What MOVIE CHARACTER are you (based on your Astrological sign)

According to our zodiac signs, we make up for some very individual characters. What fictional movie character are you, according to your zodiac sign?

ARIES (March 21 – April 19)
Basically, you’re Deadpool. You love to dress in red, you’re a total clown, but you’re also a serious badass who can charm your way through any situation. You’ve got a great sense of humor and you always get the romantic interest.

TAURUS (April 20 – May 20)
You’re Rocky Balboa. Though tenacious, you don’t give up and you certainly don’t back down. You’re a rough and tumble kind of person, and nothing stops you when you put your mind to something. You’re a fighter, a total knock out every time.

GEMINI (May 21 – June 20)
You are “the nazi bad guy.” Yep, there’s always one in adventure movies, and you’re it. Why? Because you are quiet, conniving, and always up to something evil. You instill as much trust in people as does your average everyday nazi scum.

CANCER (June 21 – July 22)
You’re Gabriel in “Constantine”, as played by Tilda Swinton. You like things working according to plan, and you need total control. You’re attracted to friendships with demonic types, though you don’t like admitting it. You think you’re above it all, but we all know you as insane.

LEO (July 23 – August 22)
You are the Wizard, in “The Wizard of Oz”. You like to make a grand entrance and you don’t mind if everyone knows you as “the Great and Terrible.” That’s kind of your thing. And like the Wizard, you’re a con artist who can sell snake oil to a snake.

VIRGO (August 23 – September 22)
You’re Miranda Priestly, from “The Devil Wears Prada”. Nothing is good enough for you, and if it were to be, it would be supreme in all ways. You are supreme in all ways, and we have to learn to respect that.

LIBRA (September 23 – October 22)
You are Rosemary, in “Rosemary’s Baby”A complete victim who can never understand what happened to them. You are nice to everyone, and everyone sees that as stupidity.
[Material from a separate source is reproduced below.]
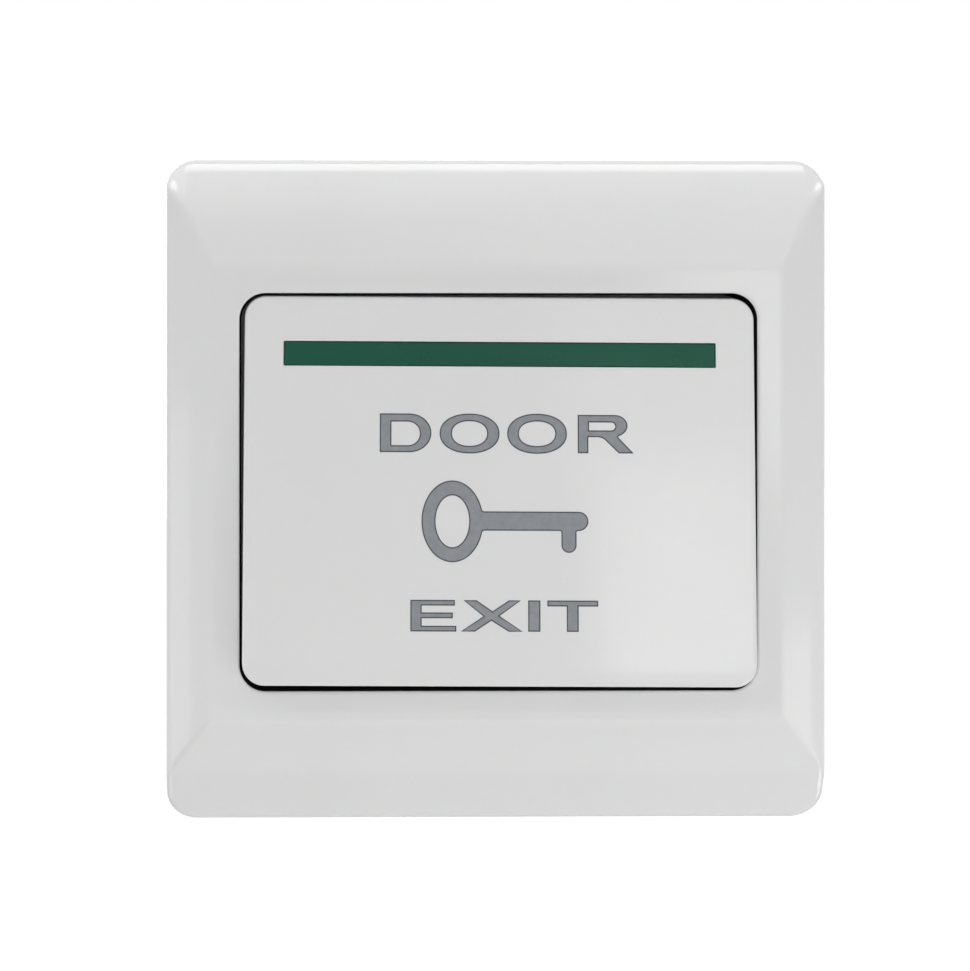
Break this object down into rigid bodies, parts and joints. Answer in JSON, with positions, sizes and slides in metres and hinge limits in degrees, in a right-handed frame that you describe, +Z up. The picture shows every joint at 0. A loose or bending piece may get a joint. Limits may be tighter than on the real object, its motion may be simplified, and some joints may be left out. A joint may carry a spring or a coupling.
{
  "type": "door exit button",
  "caption": "Square wall-mounted door exit button: a large rocking push plate in a clip-on frame, with a switch block behind.",
  "frame": {"origin": "centre of the mounting plate's back face, midway between the two wall screws, on the wall's surface", "axes": "+Y into the wall (the room is on -Y), +Z up, +X to the viewer's right"},
  "size_m": [0.086, 0.0253, 0.086],
  "materials": {
    "gloss_white": "moulded gloss",
    "matte_white": "moulded satin",
    "green_insert": "moulded gloss",
    "ivory_nylon": "moulded satin",
    "grey_acetal": "moulded satin",
    "zinc_steel": "zinc plated",
    "spring_steel": "bright drawn wire",
    "brass_strip": "stamped sheet",
    "silver_contact": "silver contact face"
  },
  "bodies": {
    "base": {"trim_frame": "gloss_white", "mounting_plate": "matte_white", "contact_housing": "ivory_nylon", "housing_cover": "ivory_nylon", "housing_screws": "zinc_steel", "cover_screws": "zinc_steel", "plunger_return_spring": "spring_steel", "terminal_common": "brass_strip", "terminal_switched": "brass_strip", "fixed_contacts": "silver_contact", "wire_clamps": "zinc_steel", "terminal_nuts": "zinc_steel", "terminal_screws": "zinc_steel"},
    "button": {"button_cap": "gloss_white", "marker_strip": "green_insert"},
    "plunger": {"plunger": "grey_acetal", "contact_bridge": "brass_strip", "bridge_contacts": "silver_contact", "bridge_spring": "spring_steel", "bridge_clip": "spring_steel"}
  },
  "joints": [
    {"name": "button_hinge", "type": "hinge", "parent": "base", "child": "button", "pos_m": [0, -0.0044, 0.02], "axis": [1, 0, 0], "range_deg": [0, 4.5], "stiffness_Nm_per_rad": 0.2, "springref_deg": -5.73},
    {"name": "plunger_slide", "type": "slide", "parent": "base", "child": "plunger", "axis": [0, 1, 0], "range_m": [0, 0.0021], "stiffness_N_per_m": 5, "springref_m": -0.003, "deforming": ["plunger_return_spring"]}
  ],
  "couplings": [
    {"joint": "plunger_slide", "follows": "button_hinge", "m_per_rad": 0.026}
  ]
}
You can’t win, so you might as well just go and have a devil baby and be done with it.

SCORPIO (October 23 – November 21)
You are Frank N. Furter in “The Rocky Horror Picture Show”. You love to mess with people’s minds, and you love to wear the sleaziest fetish outfits while doing so. You accessorize for your wicked moods, and we love you for it.
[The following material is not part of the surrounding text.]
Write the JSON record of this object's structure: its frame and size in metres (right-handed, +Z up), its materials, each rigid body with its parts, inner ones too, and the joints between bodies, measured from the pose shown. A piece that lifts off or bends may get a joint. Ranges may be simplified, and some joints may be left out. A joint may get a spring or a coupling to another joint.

SAGITTARIUS (November 22 – December 21)
You are Morpheus, from “The Matrix”. You’ve been through it all and now you’re the one everyone turns to for wisdom and knowledge. You always choose the red pill, and you’re always thinking of the big picture. Optimism in the face of danger.

CAPRICORN (December 22 – January 19)
You are Indiana Jones. Totally dedicated, slightly distracted, and ruthless when it comes to getting what you want or what will make you money. You bring a gun to a gun fight, not a knife.
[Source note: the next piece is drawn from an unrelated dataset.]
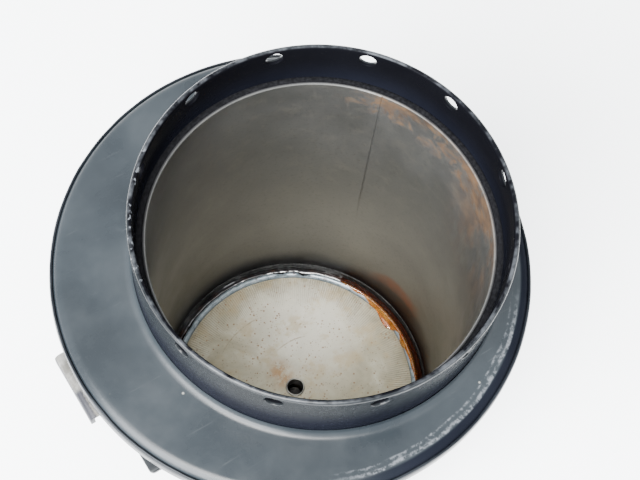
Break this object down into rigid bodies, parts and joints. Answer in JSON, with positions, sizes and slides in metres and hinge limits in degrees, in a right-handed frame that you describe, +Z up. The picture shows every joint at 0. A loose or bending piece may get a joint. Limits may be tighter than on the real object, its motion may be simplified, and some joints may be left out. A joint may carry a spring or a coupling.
{
  "type": "fuel filter canister",
  "caption": "Open double-walled filter canister with an eccentric crimped shoulder, a perforated neck, a drawn bottom pan, a drain screw and a side bracket.",
  "frame": {"origin": "centre of the foot ring's underside, on the axis of the can", "axes": "+Z up along the can's axis; -X towards the wide side of the eccentric shoulder, where the bracket is"},
  "size_m": [0.1187, 0.1172, 0.156],
  "materials": {
    "neck_black": "satin",
    "shoulder_black": "satin",
    "hem_black": "satin, worn to bare metal on one side",
    "shell_black": "satin",
    "sleeve_steel": "dull, stained",
    "spacer": "dull",
    "pan_tinplate": "satin, speckled",
    "pan_edge": "satin",
    "seat_steel": "dull",
    "sealant": "glossy",
    "eyelet_steel": "satin",
    "boss_steel": "turned",
    "gasket": "matt fibre",
    "zinc_steel": "zinc plated",
    "screw_brass": "turned",
    "washer_copper": "dull copper",
    "bar_steel": "polished",
    "bracket_black": "satin",
    "clip_steel": "bright"
  },
  "bodies": {
    "body": {"neck_collar": "neck_black", "shoulder_plate": "shoulder_black", "rim_hem": "hem_black", "flange_backplate": "shell_black", "body_shell": "shell_black", "inner_sleeve": "sleeve_steel", "sleeve_spacer_ring": "spacer", "bottom_pan": "pan_tinplate", "pan_edge_ring": "pan_edge", "pan_seat": "seat_steel", "groove_sealant": "sealant", "drain_eyelet": "eyelet_steel", "bottom_cap": "shell_black", "body_seam_ring": "hem_black", "foot_ring": "shell_black", "drain_boss": "boss_steel", "boss_gasket": "gasket", "boss_locknut": "zinc_steel", "bracket_saddle": "bracket_black", "bracket_ledge": "bracket_black", "bracket_gussets": "bracket_black", "bracket_weld_nuts": "zinc_steel", "bracket_clip": "clip_steel", "clip_rivets": "zinc_steel"},
    "seal": {"drain_washer": "washer_copper"},
    "drain": {"drain_screw": "screw_brass", "drain_tommy_bar": "bar_steel"}
  },
  "joints": [
    {"name": "drain_lift", "type": "slide", "parent": "body", "child": "seal", "axis": [0, 0, -1], "range_m": [0, 0.00375]},
    {"name": "drain_turn", "type": "hinge", "parent": "seal", "child": "drain", "pos_m": [0, 0, 0.006], "axis": [0, 0, -1], "range_deg": [0, 1080]}
  ],
  "couplings": [
    {"joint": "drain_turn", "follows": "drain_lift", "rad_per_m": 5026.5}
  ]
}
AQUARIUS (January 20 – February 18)
You are the Batman. Yes, that’s right. You’re treacherous, misunderstood, and you live a secret life. You dream of vengeance and justice, and, on occasion, you go out and get it. If only there could be a proper Alfred to suit you up.

PISCES (February 19 – March 10)
You are Robert Langdon, from “The Da Vinci Code”. You are excessively focused on secrets, deep meanings and mysteries. You relate to codes and silence, and you’d do anything to get your hands on the Holy Grail.